The report’s findings will likely spark discussion among educators and policymakers, particularly in the many other states where expanded learning time is a federal requirement. The waivers gave educators more leeway in deciding how to use funding for extended learning time, McMurrer said, and effectively pushed the issue of extended learning time to the front burner for states. That “absolutely” made a difference in the outcomes, she added. The new question is whether it will stay there as efforts ramp up in Congress to tackle the reauthorization of ESEA, which is now eight years overdue.
In the meantime, McMurrer hopes lawmakers will consider the report’s findings in crafting the next iteration of federal education policy – and that providing opportunities for flexibility will be a driving factor.
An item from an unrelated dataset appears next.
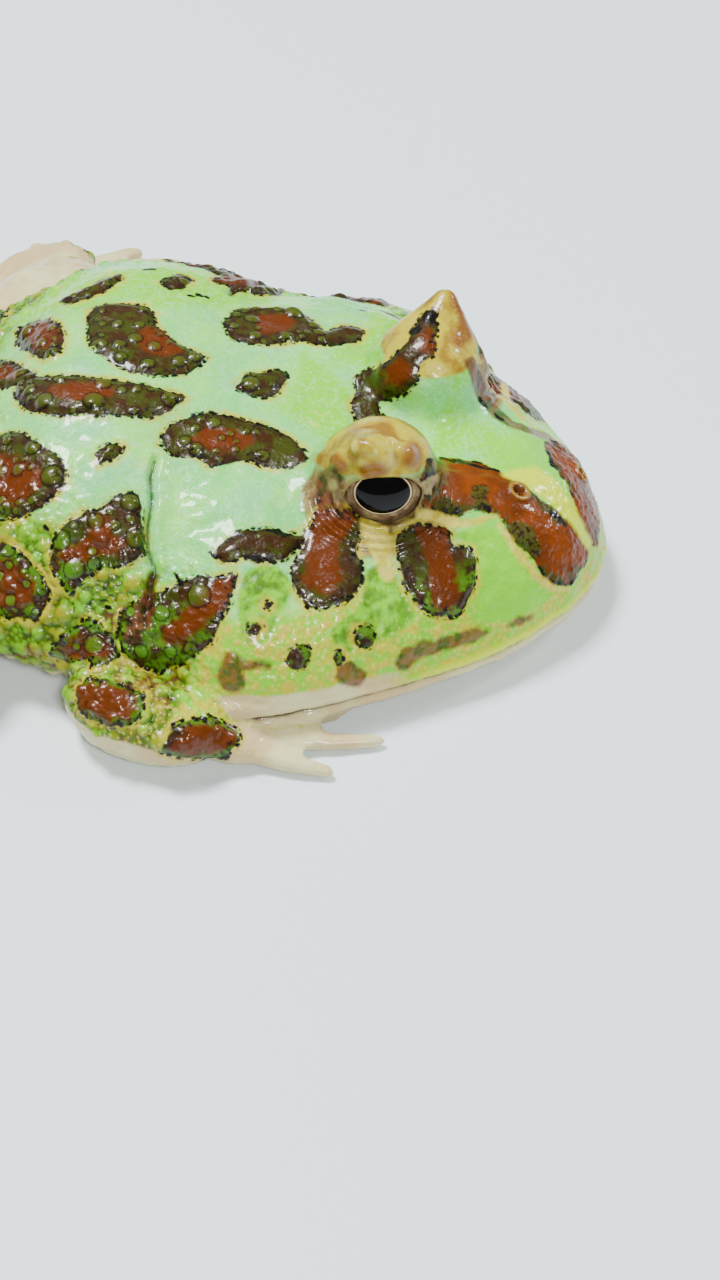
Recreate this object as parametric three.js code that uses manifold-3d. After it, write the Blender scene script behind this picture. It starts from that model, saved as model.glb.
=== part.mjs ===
// Argentine horned frog at rest, life size, in millimetres, +Z up.
// The frog is built facing -Y with the tip of its snout over the start of the Y axis,
// its left side towards +X and its belly on the floor at z = 0.
// At the end it is moved so that the origin is under the middle of its bounding box.
import * as THREE from "three";
import { mergeVertices } from "three/addons/utils/BufferGeometryUtils.js";
import Module from "manifold-3d";

const wasm = await Module();
wasm.setup();

// Driving sizes
const SNOUT_TO_VENT = 90;
const GAP = 0.3;
const FLOOR = 0;
const UP = new THREE.Vector3(0, 0, 1);

// The trunk and head, station by station from the snout backwards.
// y is the way back from the snout, half the width there, brim the height of the widest line,
// crown the height of the back, keel the height of the underside before the floor flattens it,
// full the squareness of the upper half and under that of the lower half, where 2 is an ellipse.
const STATIONS = [
  { name: "snout tip", y: 0, half: 0, brim: 5.0, crown: 5.0, keel: 5.0, full: 2.0, under: 2.0 },
  { name: "lip front", y: 2, half: 8.0, brim: 4.2, crown: 10.6, keel: 0.2, full: 2.0, under: 2.4 },
  { name: "nostrils", y: 8, half: 16.6, brim: 3.8, crown: 15.0, keel: -0.4, full: 1.9, under: 3 },
  { name: "cheeks", y: 15, half: 23.4, brim: 3.8, crown: 16.2, keel: -0.6, full: 1.9, under: 3.4 },
  { name: "eyes", y: 22, half: 29.2, brim: 4.2, crown: 16.8, keel: -0.6, full: 2.0, under: 3.6 },
  { name: "jaw corners", y: 30, half: 33.2, brim: 4.6, crown: 18.2, keel: -0.6, full: 2.1, under: 3.4 },
  { name: "nape", y: 41, half: 30.4, brim: 5.6, crown: 20.8, keel: -0.8, full: 1.95, under: 3 },
  { name: "shoulders", y: 50, half: 29.8, brim: 6.0, crown: 22.7, keel: -1, full: 1.88, under: 2.8 },
  { name: "flanks", y: 58, half: 30.6, brim: 6.4, crown: 23.0, keel: -1, full: 1.88, under: 2.8 },
  { name: "loins", y: 68, half: 26.6, brim: 6.6, crown: 17.6, keel: -1, full: 1.95, under: 2.6 },
  { name: "rump", y: 79, half: 18.9, brim: 6.2, crown: 12.0, keel: -0.4, full: 2.0, under: 2.4 },
  { name: "vent", y: SNOUT_TO_VENT, half: 0, brim: 5.2, crown: 5.2, keel: 5.2, full: 2, under: 2 },
];
const BODY_RINGS = 46;
const BODY_SECTORS = 40;

// The trunk turns a little to the frog's right behind the head, on an arc and then straight
const BEND = { from: 32, to: 62, angle: THREE.MathUtils.degToRad(14) };

// Places where the head and the trunk are parted
const NECK_Y = 41;
const MOUTH_LINE = [
  [-4, 3.6],
  [2, 3.5],
  [12, 3.3],
  [22, 3.7],
  [29, 4.1],
  [34, 3.4],
  [46, 2.6],
];

// Rolls of skin above and below the line of the mouth, back to its corners
const LIPS = [
  { above: 1.2, proud: 0.6, spread: 0.9 },
  { above: -1.1, proud: 0.4, spread: 0.8 },
];
const MOUTH_CORNER_Y = 32;
const HEAD_MIDDLE_Y = 44;

// Left eye; the right one mirrors it
const EYE = {
  centre: new THREE.Vector3(9.0, 22.0, 17.8),
  ball: 5.2,
  orbit: 6.3,
  gaze: new THREE.Vector3(0.82, -0.3, 0.36).normalize(),
  openWide: 4.3,
  openHigh: 2.9,
  openDeep: 3.4,
  openDown: 0.9,
};
const HORN = {
  base: new THREE.Vector3(9.6, 22.4, 18.0),
  lean: new THREE.Vector3(0.5, -0.08, 0.86).normalize(),
  profile: [
    [5.7, -1.5],
    [5.2, 1.2],
    [4.4, 3.0],
    [3.4, 4.8],
    [2.3, 6.5],
    [1.4, 7.9],
    [0.8, 9.0],
  ],
  tip: 9.6,
  long: 1.28,
};
const LID = { reach: 7.2, above: 1.9 };
const NOSTRIL = { x: 3.4, y: 8.3, z: 14.3, rim: 1.25, pit: 0.6 };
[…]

“We found over and over again that context really matters in these schools, and making sure that the programs in place related to expanded learning time reflect the school’s needs,” McMurrer said. “We might have the same goal, but the route to getting there can vary depending on the school, the students, and the state’s resources.”
What reporters need to know
For more on these issues, take a look at EWA’s Topics Pages on expanded learning time and after-school learning. And if you’re writing about initiatives in your local district, some questions to consider: How is the district paying for the additional time? If a short-term grant is the benefactor, what is the plan for sustaining the program once the one-time funds dry up? If students are getting extra learning time before or after the regular school day, who is teaching them? What accountability measures are in place to track student performance? How much of the extra time will go to direct instruction, compared with other uses like teacher training? Were teachers given a say in how those extra minutes were allocated? If not, why not?